Janine Lewis: August 2007 Archives
it is fascinating how one gets sucked up into things so quickly. before you realise it you have been swept up and carried away. taken with the flow. but what if that flow is not the one you should be taking. how once you are in it do you get out. should you. could you. why? but what if you decide to take control. of the flow. own it. step out of the one you were in. review. reflect. then allow yourself to get swept up in a new direction. but what then? consciously choosing to break the mould, free yourself. be yourself. by projecting what you want to be, then going with the flow. you need to have reached rock bottom to the end of you. to become you. the real you. but sometimes it is thrust upon us. and when you get your head above water (again) you discover that the journey to your destiny continues regardless. sometimes we just need a breather. to live. now
as much as i think i have finished with the thread that runs through my performances i don't think it has quite finished with me yet.
pondering trans_end with eugenie (stellenbosh, july 07) and the elements of tan_cesters - envisioning future selves informing how to act today; co-creating paradox; armageddon; polarizing...
this lingers: once a person has lived through, survived an 'armageddon' in their lives, are they not living the trans_end existence of here and now. being truly in the moment. that middle point between the two polarities. orphaned. immediately images of orphans spring to mind. made so not by their own choosing. but they find themselves there, now. and they cope.
since: recent conversations with various people in various contexts (not catastrophes i went out of my way to look for...mind) have offered signs - as when asking a rape councillor what you say to them (victims); 'get over it. cope' is the message. talking with victims of violent crime (mugged at gunpoint/ shot for their worldly possessions) - 'need to move on. cope.' ..........
no answers provided.
in our country none of us can say we have never experienced violence first hand. or been directly affected by it through crime. for some this has been an armagedon moment, leaving them stranded, orphaned amongst so many. but we cope... there is a very dark place that is visited. where we find ourselves. but some look to the light. get up and carry on. live now. for every moment. or in fear? per route?
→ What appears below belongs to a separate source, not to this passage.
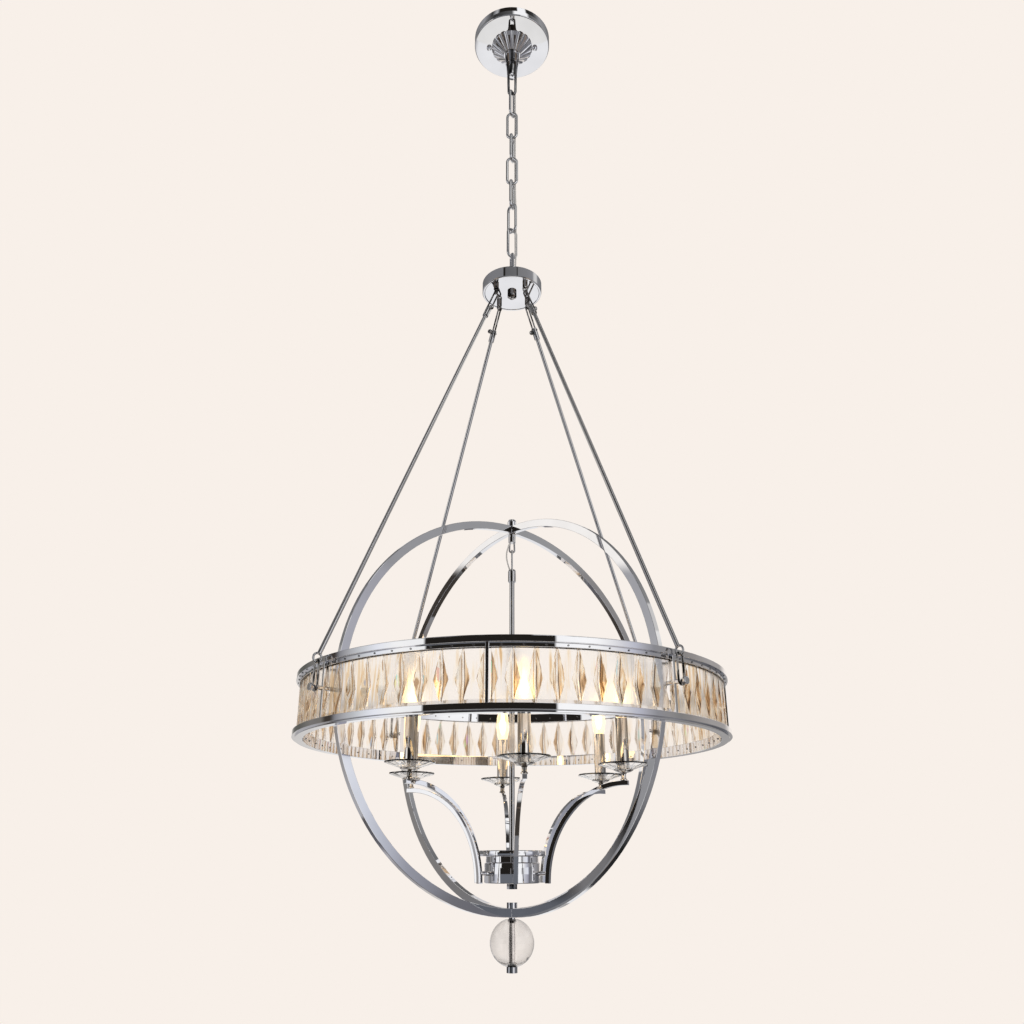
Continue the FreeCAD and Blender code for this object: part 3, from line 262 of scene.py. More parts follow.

it is the 'being thrust' into something or the place we find ourselves in that has made all the difference. this is what underlies my trans_end exploration. to (trans)form (albeit involuntarily) and move on. cope.
the novel by alessandro baricco 'without blood' also haunts me. although having read this for the first time over 18 months ago - some things still niggled at my brain. i was never quite sure why the story resonated. never could put my finger on it. and then after the trans_end ponderings i read the book again. and finally understood what it was trying to say to me. this is the new story. the next part in the performances i need to do.presently i am also swept up by political issues: righting the wrong, saying your say; saying it as it is! and by space: all space, performance, personal, topographical... and these will also aid me in telling the next episode in the thread that compels me to perform: (dis)possessed.